Thank you. Good morning. Hey, Mark. Good morning. I wanted to touch a little bit on the commentary around the revenue mix and average bill rate. Maybe you could talk a little bit about the new assignments and the revenue mix there and maybe how that may differentiate from prior year and how that affects your views going forward.
Sure, Mark. I'll take that. This is Kannan here. As you would have seen, as of 2025, our bill rates have increased to approximately $85 to $86, which is up from last quarter of 84 to 85, but way above the same time last year at about 81 to 82. This is because, and it does reflect a combination of factors, including more deliberate efforts that we have put towards improvement in the quality of revenues across our portfolio. It is also supported by the clients who are prioritizing on specialized talent for long-term transformation projects. And we do believe that this trend is a positive indicator of our positioning and is being valued in the current environment by our customers. Ma?
Okay, great. And then the, I believe the consultant count, so where we are currently, should any thoughts or views as to where that may come to now in the end of the year, or do you expect it will be relatively flat from end of quarter levels?
Yeah, so at end of June, we were at 980. In July, we were at 982. So, we do expect it to be about the same level. By the end of the year, we are hoping that that will continue showing a trend which is going to be a little bit better.

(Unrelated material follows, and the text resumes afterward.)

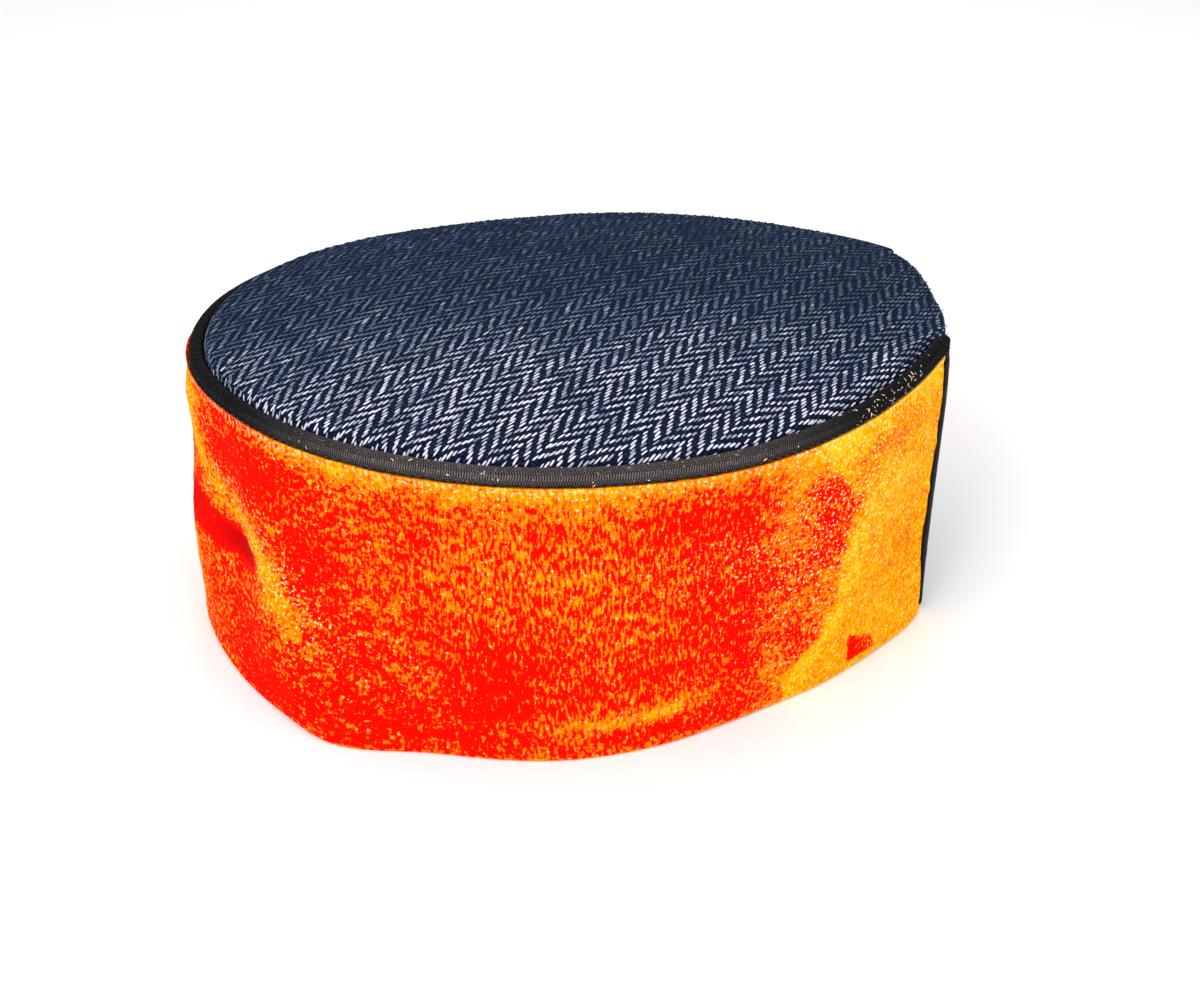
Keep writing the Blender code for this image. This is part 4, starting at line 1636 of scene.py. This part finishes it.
@dataclass
class FlapBinding:
    """The black ribbed strip folded over the flap's ends and its top edge, with its stitching."""

    top: float = 77.5
    depth: float = 4.0
    half_width: float = 1.9
    wall: float = 0.85
    nose_depth: float = 1.15
    nose_height: float = 1.5
    corner: float = 0.9
    foot: float = 4.0
    rib_spacing: float = 0.6
    steps_per_rib: int = 4
    wave: float = 0.16
    seam_lowest: float = 70.0

    def edge_path(self) -> tuple[np.ndarray, ...]:
        """The binding's outer edge, evenly spaced, with the way into the flap at each place.

        Returns:
            Bearings, heights, and the change of bearing and of height for each millimetre inwards.
        """
        form = FORM
        start, end = form.flap_start, form.flap_end
        along_start = form.degrees_along(1.0, start)
        along_end = form.degrees_along(1.0, end)
        step = self.rib_spacing / self.steps_per_rib
        rise = np.arange(self.foot, self.top - self.depth, step)
        zero, unit = np.zeros_like(rise), np.ones_like(rise)
        upright = np.stack((zero, rise, unit, zero))
        straight = np.arange(self.top - self.depth, self.top - self.corner, step)
        turn = np.radians(np.arange(0.0, 90.0, math.degrees(step / self.corner)))
        flat = np.arange(self.corner, self.depth, step)
        along = np.concatenate((0 * straight, self.corner * (1 - np.cos(turn)), flat))
        height = np.concatenate((straight, self.top - self.corner * (1 - np.sin(turn)), self.top + 0 * flat))
        inward = (self.depth - along) / self.depth
        down = (self.top - self.depth - height) / self.depth
        corner = np.hstack((upright, np.stack((along, height, inward, down))))
        first = np.stack((start + corner[0] * along_start, corner[1], corner[2] * along_start, corner[3]))
        last = np.stack((end - corner[0] * along_end, corner[1], -corner[2] * along_end, corner[3]))[:, ::-1]
        low, high = start + self.depth * along_start, end - self.depth * along_end
        count = int((high - low) / form.degrees_along(step, 0.0))
        middle = np.linspace(low, high, count)
        top = np.stack((middle, self.top + 0 * middle, 0 * middle, -1 + 0 * middle))
        return tuple(np.hstack((first, top, last)))

    def profile(self) -> tuple[np.ndarray, np.ndarray, np.ndarray]:
        """The folded strip's cross-section: up its outer wall, over the nose and down inside.

        Returns:
            Depths from the edge, distances across, and how clearly the ribs show at each point.
        """
        nose = [(self.nose_height * (1 - math.cos(math.radians(a))), math.sin(math.radians(a)))
                for a in (68.0, 44.0, 20.0)]
        outer = [(self.depth - 0.1, 0.72), (self.depth, 0.88), (self.depth - 0.35, 1.02),
                 (2.9, 1.04), (2.2, 1.02)]
        outer += nose
        depth = [d for d, _ in outer] + [0.0] + [d for d, _ in reversed(outer[2:])]
        across = [s for _, s in outer] + [0.0] + [-s for _, s in reversed(outer[2:])]
        slot = self.half_width - self.wall
        depth += [self.depth, self.nose_depth, self.nose_depth]
        across = [value * self.half_width for value in across] + [-slot, -slot, slot]
        ribbed = [0.3, 0.6] + [1.0] * (2 * len(outer) - 3) + [0.0] * 3
        return np.array(depth), np.array(across), np.array(ribbed)

    def build(self) -> list[bpy.types.Object]:
        """Make the ribbed strip, its stitches and the lint caught on it.

        Returns:
            The strip, then the stitches and the lint.
        """
        form = FORM
        bearing, height, inward, down = (part[:, None] for part in self.edge_path())
        depth, across, ribbed = (part[None, :] for part in self.profile())
        heights = height + down * depth
        turns = bearing + inward * depth
        places = unrolled(bearing, height)
        sway = self.wave * ripple(places, 7.0, 3.0) + 0.5 * self.wave * ripple(places, 2.6, 6.0)
        heights = heights - sway * (depth / self.depth) * np.abs(down) * (across > 0.9)
        turns = turns + sway * (depth / self.depth) * inward * (across > 0.9)
        offset = form.stand_off(heights) + across + 0.05 * ripple(places, 3.0, 9.0)
        points = form.wall(*form.on_flap(turns, heights), offset + form.curl(turns, heights))
        outer_line = points[:, 4]
        steps = np.linalg.norm(np.diff(outer_line, axis=0), axis=1)
        along = np.concatenate(((0.0,), np.cumsum(steps)))
        profile_steps = np.hypot(np.diff(depth[0]), np.diff(across[0])) * MM
        girth = np.concatenate(((0.0,), np.cumsum(profile_steps)))
        cloth = np.stack(np.broadcast_arrays(along[:, None], girth[None, :]), axis=-1)
        worn, lint = self._sheen_and_lint(signed(bearing), height, depth, across)
        marks = {"along": along[:, None] + 0 * heights, "across": girth[None, :] + 0 * heights,
                 "ribbed": ribbed + 0 * heights, "worn": worn + 0 * heights, "lint": lint + 0 * heights}
        base = Skin("binding_base", points, cloth, False, marks).build()
        material = BindingFinish().material()
        strip = RaisedRibs().make("binding", base, {
            "Spacing": along[-1] / round(along[-1] / (self.rib_spacing * MM)), "Depth": 0.00028,
            "Lean": 0.35, "Cloth": material})
        dress(strip, material)
        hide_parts("flap_binding")
        return [strip, self._stitches(points), self._lint(strip)]

    def _sheen_and_lint(self, view: np.ndarray, height: np.ndarray, depth: np.ndarray,
              across: np.ndarray) -> tuple[np.ndarray, np.ndarray]:
        """Where a painted grey sheen lies on the binding, and where lint has caught on it.

        Args:
            view: bearings from -180 to 180.
            height: heights of the binding's outer edge.
            depth: each point's depth from that edge.
            across: each point's distance across the strip.

        Returns:
            The painted sheen and the density of the lint.
        """
        # Painted sheen: strongest on the front near the top edge, weaker on the outer wall of the near end.
        worn = smooth_step(-72.0, -38.0, view) * smooth_step(44.0, 8.0, view) * smooth_step(3.7, 2.9, depth)
        upright = (height < 71.0) * (view < 90.0)
        worn = worn + 0.35 * upright * smooth_step(0.4, 1.2, depth) * smooth_step(3.9, 3.0, depth)
        level = height > 70.0
        lint = smooth_step(36.0, 42.0, view) * smooth_step(61.0, 55.0, view) * (across > 0.6) * level
        return worn, lint + 0.05 * (np.abs(view) < 62.0) * (across > -0.8) * (depth < 3.4) * level

    def _lint(self, strip: bpy.types.Object) -> bpy.types.Object:
        """Scatter the pale flecks that have caught on the binding near its end.

        Args:
            strip: the finished binding.

        Returns:
            The flecks as one piece.
        """
        fibre = ThreadFinish("caught_lint", (0.42, 0.20, 0.04), (1.0, 0.86, 0.62)).material()
        flecks = LintScatter().make("binding_lint", link("lint_base", strip.data.copy()), {
            "Density": 330000.0, "Length": 0.0009, "Thickness": 0.00026, "Seed": 8, "Fibre": fibre})
        return dress(flecks, fibre)

    def _stitches(self, points: np.ndarray) -> bpy.types.Object:
        """Sew the binding's outer wall down, just inside its lower edge.

        Args:
            points: the strip's points, section by section.

        Returns:
            The stitches as one piece.
        """
        line = points[::12, 2] * 0.6 + points[::12, 3] * 0.4
        line = line[line[:, 2] > self.seam_lowest * MM]
        outwards = line - np.array(FORM.pole())
        outwards[:, 2] = 0.0
        line = line + outwards / np.linalg.norm(outwards, axis=1)[:, None] * 0.00006
        mesh = bpy.data.meshes.new("binding_seam")
        mesh.from_pydata(line.tolist(), [(i, i + 1) for i in range(len(line) - 1)], [])
        thread = ThreadFinish("black_thread", (0.006, 0.006, 0.007), (0.045, 0.045, 0.05)).material()
        stitches = StitchRow().make("binding_stitches", link("binding_seam", mesh), {
            "Pitch": 0.0024, "Stitch length": 0.0017, "Thread": 0.00028, "Seed": 5, "Thread colour": thread})
        return dress(stitches, thread)


@dataclass
class Studio:
    """The plain pale floor, the soft lights and the camera."""

    lens: float = 45.0
    place: tuple[float, float, float] = (364.84, -68.85, 236.92)
    heading: float = 168.2
    down: float = 30.1
    roll: float = -0.2
    floor_size: float = 6.0
    floor_tone: float = 0.92
    sky: float = 0.90

    def build(self) -> None:
        """Set the stage, the lights and the camera."""
        self._floor()
        self._sky()
        self._light("key", bearing=-45.0, height=0.62, distance=0.62, size=0.42, watts=3.3)
        self._light("front fill", bearing=20.0, height=0.40, distance=0.75, size=0.50, watts=1.6)
        self._light("back soft", bearing=165.0, height=0.70, distance=0.60, size=0.60, watts=1.2)
        self._camera()
        bpy.context.scene.view_settings.view_transform = "Standard"

    def _floor(self) -> None:
        """Lay the floor."""
        half = self.floor_size / 2
        mesh = bpy.data.meshes.new("floor")
        mesh.from_pydata([(-half, -half, 0), (half, -half, 0), (half, half, 0), (-half, half, 0)], [],
                         [(0, 1, 2, 3)])
        floor = link("floor", mesh)
        finish = Finish("pale_floor", 0.9, 0.0, (1.0, 1.0, 1.0))
        finish.shader.inputs["Base Color"].default_value = (self.floor_tone,) * 3 + (1.0,)
        mesh.materials.append(finish.material)

    def _sky(self) -> None:
        """Fill the room with even white light."""
        world = bpy.data.worlds.new("soft white room")
        world.use_nodes = True
        backdrop = world.node_tree.nodes["Background"]
        backdrop.inputs["Color"].default_value = (1.0, 1.0, 1.0, 1.0)
        backdrop.inputs["Strength"].default_value = self.sky
        bpy.context.scene.world = world

    def _light(self, name: str, bearing: float, height: float, distance: float, size: float,
               watts: float) -> None:
        """Hang one square soft light that faces the cap.

        Args:
            name: the light's name.
            bearing: where it stands round the cap, in degrees from +X.
            height: how high it hangs, in metres.
            distance: how far out it stands, in metres.
            size: the length of its side, in metres.
            watts: its power.
        """
        data = bpy.data.lights.new(name, "AREA")
        data.size, data.energy = size, watts
        light = bpy.data.objects.new(name, data)
        angle = math.radians(bearing)
        light.location = (distance * math.cos(angle), distance * math.sin(angle), height)
        aim = Vector((0.0, 0.0, 0.04)) - light.location
        light.rotation_euler = aim.to_track_quat("-Z", "Y").to_euler()
        bpy.context.scene.collection.objects.link(light)

    def _camera(self) -> None:
        """Set the camera where the photo's stood."""
        data = bpy.data.cameras.new("camera")
        data.lens = self.lens
        data.clip_start, data.clip_end = 0.01, 20.0
        camera = bpy.data.objects.new("camera", data)
        heading, down, roll = (math.radians(angle) for angle in (self.heading, self.down, self.roll))
        ahead = Vector((math.cos(heading) * math.cos(down), math.sin(heading) * math.cos(down),
                        -math.sin(down)))
        level = Vector((math.sin(heading), -math.cos(heading), 0.0))
        over = level.cross(ahead)
        right = level * math.cos(roll) + over * math.sin(roll)
        above = over * math.cos(roll) - level * math.sin(roll)
        turn = Matrix((right, above, -ahead)).transposed().to_4x4()
        camera.matrix_world = Matrix.Translation(Vector(self.place) * MM) @ turn
        bpy.context.scene.collection.objects.link(camera)
        bpy.context.scene.camera = camera


def main() -> None:
    """Build the cap's pieces and the studio."""
    logging.basicConfig(level=logging.INFO, format="%(message)s")
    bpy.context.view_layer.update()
    Studio().build()
    made = []
    for part in (CrownTop(), SideBand(), VelvetFlap(), FlapBinding()):
        made += part.build()


if __name__ == "__main__":
    main()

And then, maybe we could switch gears and talk a little bit about cash build approaching about $28 million, I guess, at the end of the quarter with, you know, with with a very clear look at that. Now, I was wondering if you could talk a little bit about cash issues prioritization and maybe, you know, some of the things that you might be thinking as far as priorities, but not only that, if there are any thoughts as to potential for acquisitions and maybe what that pipeline might look like.
Sure, Mark. And the fact that we had... a very good cash position was also because of the efficiencies we are driving overall with respect to cash management and BSO. But we are evaluating potential uses of the 28 million in cash right now. One part is, of course, the buyback program. But beyond that, we are very open to making targeted investments that align with the long-term growth priorities whether that is in capabilities, in talent, or adjacent service areas. We do believe that strong balancing gives us that flexibility, and we do intend to deploy the capital in ways that accelerate our strategic thinking. We continue to be thoughtful and deliberate in how we allocate these reserves, and we'll continue doing so. being very programmatic about the way we approach these opportunities, Mark, and as we build these initiators, we do believe that that will be a good usage for the cash in the days to come.

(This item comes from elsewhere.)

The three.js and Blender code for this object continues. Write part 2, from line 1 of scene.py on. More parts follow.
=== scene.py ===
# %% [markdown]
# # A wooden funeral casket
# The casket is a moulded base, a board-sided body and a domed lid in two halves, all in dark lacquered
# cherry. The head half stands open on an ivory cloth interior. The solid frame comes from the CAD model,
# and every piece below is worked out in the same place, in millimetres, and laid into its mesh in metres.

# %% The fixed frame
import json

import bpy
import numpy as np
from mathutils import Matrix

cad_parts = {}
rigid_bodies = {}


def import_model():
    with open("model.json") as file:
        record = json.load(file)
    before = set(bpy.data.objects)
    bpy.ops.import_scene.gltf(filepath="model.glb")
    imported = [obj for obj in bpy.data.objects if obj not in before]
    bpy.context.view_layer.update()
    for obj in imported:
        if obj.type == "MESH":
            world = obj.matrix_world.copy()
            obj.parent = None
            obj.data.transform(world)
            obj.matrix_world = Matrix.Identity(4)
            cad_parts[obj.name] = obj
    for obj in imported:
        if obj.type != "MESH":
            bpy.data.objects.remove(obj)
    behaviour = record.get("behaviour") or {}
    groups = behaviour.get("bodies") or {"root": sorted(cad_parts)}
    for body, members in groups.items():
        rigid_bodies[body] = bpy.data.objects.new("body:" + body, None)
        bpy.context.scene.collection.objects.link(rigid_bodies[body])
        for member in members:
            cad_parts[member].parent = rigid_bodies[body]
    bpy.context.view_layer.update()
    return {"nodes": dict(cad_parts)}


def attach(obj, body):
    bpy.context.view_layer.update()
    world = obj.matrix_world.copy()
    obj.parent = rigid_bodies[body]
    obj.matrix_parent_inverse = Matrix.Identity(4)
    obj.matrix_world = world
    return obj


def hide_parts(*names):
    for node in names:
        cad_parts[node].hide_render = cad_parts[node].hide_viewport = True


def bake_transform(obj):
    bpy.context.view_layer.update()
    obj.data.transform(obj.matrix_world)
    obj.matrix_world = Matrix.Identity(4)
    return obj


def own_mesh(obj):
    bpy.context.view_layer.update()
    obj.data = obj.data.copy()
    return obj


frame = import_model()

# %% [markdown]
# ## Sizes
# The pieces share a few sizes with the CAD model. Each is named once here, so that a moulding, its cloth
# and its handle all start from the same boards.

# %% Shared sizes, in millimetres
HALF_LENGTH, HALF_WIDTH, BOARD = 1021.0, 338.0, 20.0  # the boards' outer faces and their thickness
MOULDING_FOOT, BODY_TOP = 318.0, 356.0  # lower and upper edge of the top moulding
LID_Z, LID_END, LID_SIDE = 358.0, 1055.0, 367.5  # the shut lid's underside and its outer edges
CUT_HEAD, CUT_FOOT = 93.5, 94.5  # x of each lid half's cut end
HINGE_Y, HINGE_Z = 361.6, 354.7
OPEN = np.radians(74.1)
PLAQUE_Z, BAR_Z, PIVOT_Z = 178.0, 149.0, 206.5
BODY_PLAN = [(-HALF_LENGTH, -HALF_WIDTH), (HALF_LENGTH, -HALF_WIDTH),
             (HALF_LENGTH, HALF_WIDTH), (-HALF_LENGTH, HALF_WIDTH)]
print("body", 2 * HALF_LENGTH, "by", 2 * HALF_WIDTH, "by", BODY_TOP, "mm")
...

Okay. And then I guess sort of similar or kind of general, I guess, CapEx, through the first half of the year is down from the prior year. Maybe you can talk a little bit about where you might see that shooting up by the end of the year and is there any projects or capex needs that we should be thinking about shooting up by the end of the year?
We do not expect a significant increase with respect to capex at this point in time. We do have plans to have these investments eventually coming in when it comes to, you know, supporting the growth and supporting the initiatives that we are putting together. But by the end of the year, we do not expect it to be significantly higher. And, you know, pretty much would be in line with what we have seen in the past. And that's the view that we are taking right now, Mark. Okay, Chris. Thank you very much. Thank you, Mark.
Thank you. We have reached the end of the question and answer session. Mr. Patel, I'd like to turn the call back over to you for closing comments.
Thank you, operator. If there are no further questions, I would like to thank you for joining our call today, and we look forward to sharing our third quarter 2025 results with you in early November.
Ladies and gentlemen, this does conclude today's teleconference. You may disconnect your lines at this time. Thank you for your participation, and have a wonderful day.